According to analyst Josh of Crypto World, there is a significant signal flashing on the Bitcoin chart, and Ethereum is hitting a critical support level.

Short-Term and Long-Term Trends

On shorter timeframes, the analyst said that Bitcoin has shown a short-term bullish trend, which contrasts with the broader bearish trend on longer timeframes. This short-term bullishness might be a temporary relief in an overall bearish environment. However, a new bearish divergence has just been confirmed on the 2-hour chart, hinting at a potential short-term pullback or sideways movement in the coming days.

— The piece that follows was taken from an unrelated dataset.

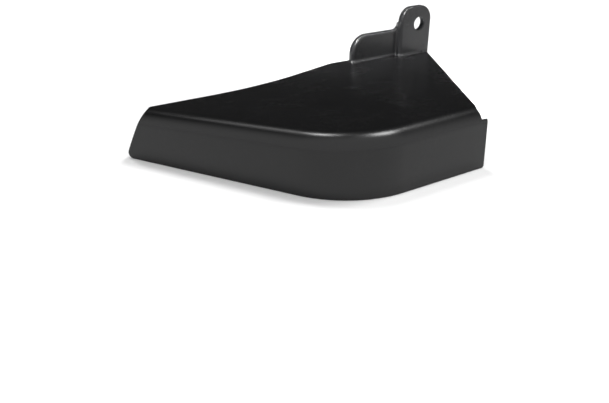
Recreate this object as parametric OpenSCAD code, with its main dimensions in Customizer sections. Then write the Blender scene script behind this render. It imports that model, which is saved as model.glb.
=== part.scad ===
// Corner mud flap: a thin moulded shell with a skirt on two sides, held by one bolt through an upright tab.
// The frame is the mounting hole's: X runs along the tab and the side wall, Y points inboard and Z is up.
// Positions in the sections below are measured from the skirt's sharp front corner and its bottom edge.

/* [Skirt] */
// Length of the side wall along its bottom edge, from the sharp front corner
side_wall_len = 98; // [92:1:108]
// Length of the front wall along its bottom edge, from the sharp front corner
front_wall_len = 156; // [148:1:165]
// Angle that the skirt turns through at the front corner
corner_turn = 60; // [56:1:64]
// Outside radius of the front corner, seen from above
corner_r = 60; // [50:1:70]
// Height of the skirt at the side wall, from its bottom edge to the panel's top
skirt_h = 37.4; // [36:0.2:40]
// Rake of the front wall's free end, in degrees from upright
end_rake = 25; // [20:1:26]
// Turn of the free end's cut, seen from above, towards the rear edge
end_skew = 12; // [8:1:15]
// Radius at the bottom corner of the free end
toe_r = 4.5; // [3:0.5:8]
// Length of the lip, the low wall that runs past the panel at the side wall's end
lip_len = 4.5; // [3:0.5:6]
// Height of the lip
lip_h = 31; // [29:0.5:31.5]

/* [Panel] */
// Wall thickness of the moulding
sheet_t = 3; // [2.5:0.25:4]
// Outside radius of the rounded top edge
edge_r = 10; // [8:0.5:12]
// Fall of the panel towards its rear edge, in degrees
panel_fall = 2.5; // [2:0.25:3]
// Depth of the panel at the strip behind the tab
panel_depth = 155; // [153:0.5:158]
// Depth of the panel at the hollow in its rear edge
hollow_depth = 129; // [126:1:132]
// Where the hollow in the rear edge starts, along the side wall's direction
hollow_x = -25; // [-30:1:-20]
// Radius of the hollow in the rear edge
hollow_r = 250; // [230:10:270]
// Slope of the rear edge between the hollow and the strip behind the tab
ramp_angle = 18.5; // [17:0.5:20]
// Direction of the panel's free side edge, from the side wall's direction
side_edge_angle = 57.5; // [56:0.5:59]

/* [Tab] */
// Thickness of the tab
tab_t = 5; // [4:0.5:5]
// Depth at which the lug's front face stands
lug_y = 141; // [140:0.5:142]
// Left end of the shelf
shelf_x = 108; // [106:0.5:111]
// Left edge of the lug
lug_left = 151; // [150:0.5:152]
// Right edge of the lug
lug_right = 181; // [180.5:0.5:182]
// Height of the shelf's top
shelf_top = 50.5; // [48:0.5:51]
// Height of the lug's top
lug_top = 68; // [67:0.5:69]
// Corner radius of the shelf
shelf_corner_r = 14; // [10:1:15]
// Corner radius of the lug
lug_corner_r = 11; // [9:0.5:12]
// Radius of the notch between the shelf's top and the lug
notch_r = 5; // [3:0.5:6]
// Radius of the fillet along the tab's root
root_r = 2; // [1:0.5:3]

/* [Bolt hole] */
// Clearance hole for an M10 bolt
bolt_d = 10.5; // [10.5:0.5:11]
// Outside diameter of the steel bush
bush_d = 15; // [14:0.5:16]
// Thickness of the plastic left in front of the bush
bush_cover = 1.2; // [0.8:0.1:2]
// Distance from the hole's centre to the lug's right edge
hole_to_edge = 12; // [12:0.5:13]
// Distance from the hole's centre to the lug's top
hole_to_top = 13.6; // [12.6:0.2:14]

/* [Ribs and gussets] */
// Thickness of the ribs and gussets
rib_t = 2.4; // [2:0.2:3]
// Depth of the ribs under the panel
rib_h = 8; // [5:0.5:10]
// Height of the gussets behind the tab
gusset_h = 13; // [8:1:15]

/* [Hidden] */
$fn = 96;
reach = 300;      // longer than any side of the part: the size of the cutting blocks
slab_run = 190;   // how far the raw panel and walls run before they are trimmed
below = 12;       // how far the raw walls run below the bottom edge before they are trimmed
plastic = "#26272a";

wall_angle = 180 - corner_turn;
corner_run = corner_r * tan(corner_turn / 2);
panel_end_x = side_wall_len - lip_len;
side_edge_x = lug_right - 1.5;
side_edge_y = lug_y - (side_edge_x - panel_end_x) * tan(side_edge_angle);
end_corner_x = -0.43 * front_wall_len;       // left of where the rear edge meets the front wall's free end
lug_back = lug_y + tab_t;
shelf_back = lug_back + tab_t;
hole_x = lug_right - hole_to_edge;
hole_z = lug_top - hole_to_top;
gusset_x = [shelf_x + 8, shelf_x + 24, shelf_x + 40];
rib_x = [10, 48, 86];                 // three ribs under the panel, left to right
rib_start = [edge_r + 4, edge_r, edge_r];
rib_end = [hollow_depth, lug_y - 6, lug_y];

// Height of the panel's top at a depth y
function panel_top(y) = skirt_h / cos(panel_fall) - y * tan(panel_fall);

// From the skirt's front corner to the frame at the mounting hole
module at_hole() {
    translate([-hole_x, -lug_back, -hole_z]) children();
}

// The panel's own tilt
module tilted() {
    rotate([-panel_fall, 0, 0]) children();
}

// A solid drawn as a plan outline, extruded between two heights
module plan_block(z0, z1) {
    translate([0, 0, z0]) linear_extrude(z1 - z0) children();
}

// Section of the wall, the rounded edge and the panel: x runs inboard from the wall's face and y is up
module wall_section(panel_run) {
    shoulder = skirt_h - edge_r;
    translate([0, -below]) square([sheet_t, shoulder + below]);
    translate([edge_r, skirt_h - sheet_t]) square([panel_run, sheet_t]);
    intersection() {
        difference() {
            translate([edge_r, shoulder]) circle(edge_r);
            translate([edge_r, shoulder]) circle(edge_r - sheet_t);
        }
        translate([0, shoulder]) square(edge_r);
    }
}

// Half of the untrimmed moulding: from the middle of the round front corner to beyond the side wall's end.
// Its origin is the centre of the round, and Y runs along the corner's bisector
module half_moulding() {
    difference() {
        rotate([0, 0, corner_turn / 2]) {
            translate([0, -corner_r, 0]) rotate([90, 0, 90]) linear_extrude(slab_run) wall_section(slab_run);
            mirror([1, 0, 0]) rotate([0, 0, -90]) rotate_extrude(angle = corner_turn)
                translate([corner_r, 0]) mirror([1, 0]) wall_section(corner_r - edge_r);
        }
        translate([-2 * reach, -reach, -reach]) cube(2 * reach);
    }
}

// The two walls and the panel, before their ends and edges are cut
module raw_moulding() {
    translate([corner_run, corner_r, 0]) rotate([0, 0, -corner_turn / 2]) {
        half_moulding();
        mirror([1, 0, 0]) half_moulding();
    }
}

// Plan of what lies behind the rear edge: a straight run, a round hollow, a ramp and the strip behind the tab
module behind_rear_edge() {
    intersection() {
        translate([hollow_x, hollow_depth + hollow_r]) rotate(ramp_angle / 2)
            for (side = [0, 1]) mirror([side, 0]) rotate(ramp_angle / 2) {
                circle(hollow_r, $fn = 360);
                translate([0, -hollow_r]) square(reach);
            }
        translate([end_corner_x, 0]) square(2 * reach);
    }
    translate([hollow_x, panel_depth]) square(reach);
}

// Everything past the panel's free side edge, sparing the lip
module past_side_edge() {
    far = slab_run / tan(side_edge_angle);
    plan_block(-2 * below, reach) polygon([
        [panel_end_x, side_edge_y - 1], [panel_end_x, side_edge_y], [side_edge_x + far, lug_y + slab_run],
        [reach * 2, lug_y + slab_run], [reach * 2, side_edge_y - 1]
    ]);
    translate([panel_end_x, -below, lip_h]) cube([reach, below + side_edge_y, reach]);
    translate([side_wall_len, -below, -2 * below]) cube([reach, below + side_edge_y, reach]);
}

// Everything past the raked free end of the front wall, with its rounded toe
module past_front_end() {
    toe_run = toe_r * tan(45 + end_rake / 2);
    wide = 2 * toe_r;
    rotate([0, 0, wall_angle]) translate([front_wall_len, 0, 0]) rotate([90, 0, end_skew])
        linear_extrude(2 * reach, center = true) translate([-toe_run, toe_r]) {
            rotate(end_rake) translate([toe_r, -reach]) square(2 * reach);
            difference() {
                polygon([[0, 0], [0, -wide], [wide, -wide], wide * [cos(end_rake), sin(end_rake)]]);
                circle(toe_r);
            }
        }
}

// An upright plate drawn from the front, with its front face at depth y
module upright_plate(y) {
    translate([0, y + tab_t, 0]) rotate([90, 0, 0]) linear_extrude(tab_t) children();
}

// Front view of the shelf: round at its outer end, with a hollow that rises behind the lug, and then the lap
module shelf_front() {
    notch_end = lug_left - shelf_x + notch_r / 2;
    lap_end = notch_end + notch_r;
    square([lap_end, shelf_top - shelf_corner_r]);
    translate([shelf_corner_r, 0]) square([lap_end - shelf_corner_r, shelf_top]);
    translate([shelf_corner_r, shelf_top - shelf_corner_r]) circle(shelf_corner_r);
    translate([notch_end, shelf_top]) {
        difference() {
            translate([-notch_r, -1]) square([notch_r, notch_r + 1]);
            translate([-notch_r, notch_r]) circle(notch_r);
        }
        intersection() {
            circle(notch_r);
            translate([0, -1]) square(2 * notch_r);
        }
    }
}

// Front view of the lug, with two round top corners
module lug_front() {
    wide = lug_right - lug_left;
    square([wide, lug_top - lug_corner_r]);
    translate([lug_corner_r, 0]) square([wide - 2 * lug_corner_r, lug_top]);
    for (x = [lug_corner_r, wide - lug_corner_r]) translate([x, lug_top - lug_corner_r]) circle(lug_corner_r);
}

// Keeps only what stands on the panel's top face
module above_panel() {
    intersection() {
        children();
        tilted() translate([-reach, -reach, skirt_h]) cube(2 * reach);
    }
}

// Concave fillet between the panel and an upright face at depth y
module root_fillet(x0, x1, y) {
    translate([x0, y, panel_top(y)]) rotate([90, 0, 90]) linear_extrude(x1 - x0)
        difference() {
            translate([-root_r, -1]) square([root_r + 0.5, root_r + 1]);
            translate([-root_r, root_r]) circle(root_r, $fn = 32);
        }
}

// Moulded skin: the panel, its rounded edge and the skirt
module guard_shell() {
    color(plastic) at_hole() difference() {
        tilted() raw_moulding();
        plan_block(-reach, 0) square(4 * reach, center = true);
        plan_block(-1, reach) behind_rear_edge();
        past_side_edge();
        past_front_end();
    }
}

// Upright tab: a low shelf and, one thickness forward of it, the taller lug with the bolt hole
module mounting_tab() {
    color(plastic) at_hole() difference() {
        above_panel() {
            upright_plate(lug_back) translate([shelf_x, 0]) shelf_front();
            upright_plate(lug_y) translate([lug_left, 0]) lug_front();
            root_fillet(shelf_x, lug_left, lug_back);
            root_fillet(lug_left, side_edge_x, lug_y);
        }
        hole_axis() cylinder(d = bolt_d, h = 4 * tab_t, center = true);
        hole_axis() translate([0, 0, -1]) cylinder(d = bush_d, h = tab_t - bush_cover + 1);
    }
}

// Puts z = 0 on the lug's back face at the bolt hole, with z pointing forward through the lug
module hole_axis() {
    translate([hole_x, lug_back, hole_z]) rotate([90, 0, 0]) children();
}

// Steel sleeve let into the lug from behind, flush with its back face
module bolt_bush() {
    color("#3a3b3d") at_hole() hole_axis() difference() {
        cylinder(d = bush_d, h = tab_t - bush_cover);
        translate([0, 0, -1]) cylinder(d = bolt_d, h = tab_t + 1);
    }
}

// Small webs between the shelf's back face and the panel's rear strip
module tab_gussets() {
    foot = panel_depth - shelf_back - 0.5;
    color(plastic) at_hole() above_panel()
        for (x = gusset_x) translate([x - rib_t / 2, shelf_back, panel_top(shelf_back)])
            rotate([90, 0, 90]) linear_extrude(rib_t)
                polygon([[0, -1], [foot, -1], [foot, 1], [0, gusset_h]]);
}

// Extrudes a plan from the ribs' lower edges up to the panel's underside
module under_panel() {
    tilted() plan_block(skirt_h - sheet_t - rib_h, skirt_h - sheet_t) children();
}

// Rib under the panel, straight below the tab's root
module root_rib() {
    color(plastic) at_hole() under_panel()
        translate([shelf_x, lug_back - rib_t / 2]) square([side_edge_x - shelf_x, rib_t]);
}

// Three ribs from near the skirt to near the panel's rear edge
module panel_ribs() {
    color(plastic) at_hole() under_panel()
        for (i = [0 : len(rib_x) - 1])
            translate([rib_x[i] - rib_t / 2, rib_start[i]]) square([rib_t, rib_end[i] - rib_start[i]]);
}

guard_shell();
mounting_tab();
bolt_bush();
tab_gussets();
root_rib();
panel_ribs();
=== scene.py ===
"""Looks of the corner mud flap: refined meshes, materials, floor, lights and camera.

Lengths are millimetres, measured as in the CAD source: from the skirt's sharp front corner and bottom edge,
X along the side wall, Y inboard, Z up. to_metres() moves them to the frame at the mounting hole.
"""

import math

import bmesh
import bpy
import numpy as np
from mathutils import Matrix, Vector
from mathutils.geometry import delaunay_2d_cdt


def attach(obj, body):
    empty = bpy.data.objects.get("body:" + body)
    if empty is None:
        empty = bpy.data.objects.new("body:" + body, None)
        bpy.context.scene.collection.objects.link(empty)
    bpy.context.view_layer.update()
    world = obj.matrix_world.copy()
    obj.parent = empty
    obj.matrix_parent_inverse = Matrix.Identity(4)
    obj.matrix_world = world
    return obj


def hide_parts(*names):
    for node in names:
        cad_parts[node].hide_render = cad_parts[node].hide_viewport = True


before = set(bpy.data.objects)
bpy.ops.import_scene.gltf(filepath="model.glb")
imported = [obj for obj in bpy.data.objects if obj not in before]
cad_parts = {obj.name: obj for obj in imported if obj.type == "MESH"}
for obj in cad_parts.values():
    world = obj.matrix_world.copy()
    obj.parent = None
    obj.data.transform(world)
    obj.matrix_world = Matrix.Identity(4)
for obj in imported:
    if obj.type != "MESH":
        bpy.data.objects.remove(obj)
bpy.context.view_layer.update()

# ---------------------------------------------------------------- sizes
HOLE = np.array([169.0, 146.0, 54.4])   # the frame's origin: the hole's axis at the lug's back face
FALL = math.radians(2.5)                # the panel's fall towards its rear edge
TURN = math.radians(60)                 # what the skirt turns through at the front corner
CORNER_R = 60.0
SKIRT_H = 37.4
EDGE_R = 10.0
SHEET = 3.0
RIM_R = 0.35                            # rounding of the moulding's cut edges
RIM_BAND = 1.2                          # a row of points this far inside the rim keeps the painted edge highlight and wear narrow
PANEL_DEPTH = 155.0
HOLLOW_Y, HOLLOW_X, HOLLOW_R = 129.0, -25.0, 250.0
RAMP = math.radians(18.5)
SIDE_EDGE = math.radians(57.5)
SIDE_EDGE_START = np.array([94.1, 6.95])
WALL_END_X = 98.7
LIP_H = 31.0
LIP_STEP_R, LIP_TOP_R, LIP_FOOT_R = 0.8, 0.9, 1.6   # roundings of the outline at the lip
TOE_R, END_TOP_R = 4.5, 6.0             # at the foot and the top of the free end
STRIP_R, STRIP_END_R = 14.0, 1.6        # at both ends of the strip behind the tab
END_START, END_LEAN, END_BOW, END_TURN = 155.4, 0.476, 0.0021, 0.21   # the free end: see free_end()
RIB_T, RIB_H = 2.4, 8.0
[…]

Key Support and Resistance Levels

Josh said that Bitcoin has strong support between $56,000 and $57,000, with additional support around $51,000 to $53,000. These levels are crucial for maintaining the current price range. On the other hand, resistance levels are between $67,000 and $68.3k, which could pose challenges for further upward movement. While the DXY isn’t a perfect predictor, its current downturn suggests that we might see more bullish momentum for Bitcoin soon.

Bitcoin’s Liquidity Levels

Lastly, looking at the Bitcoin liquidation heat map, there’s still some liquidity to be taken out around the $61,000-$62,000 range. We might see the price move towards these levels in the next few days, especially after the short-term bearish divergence plays out.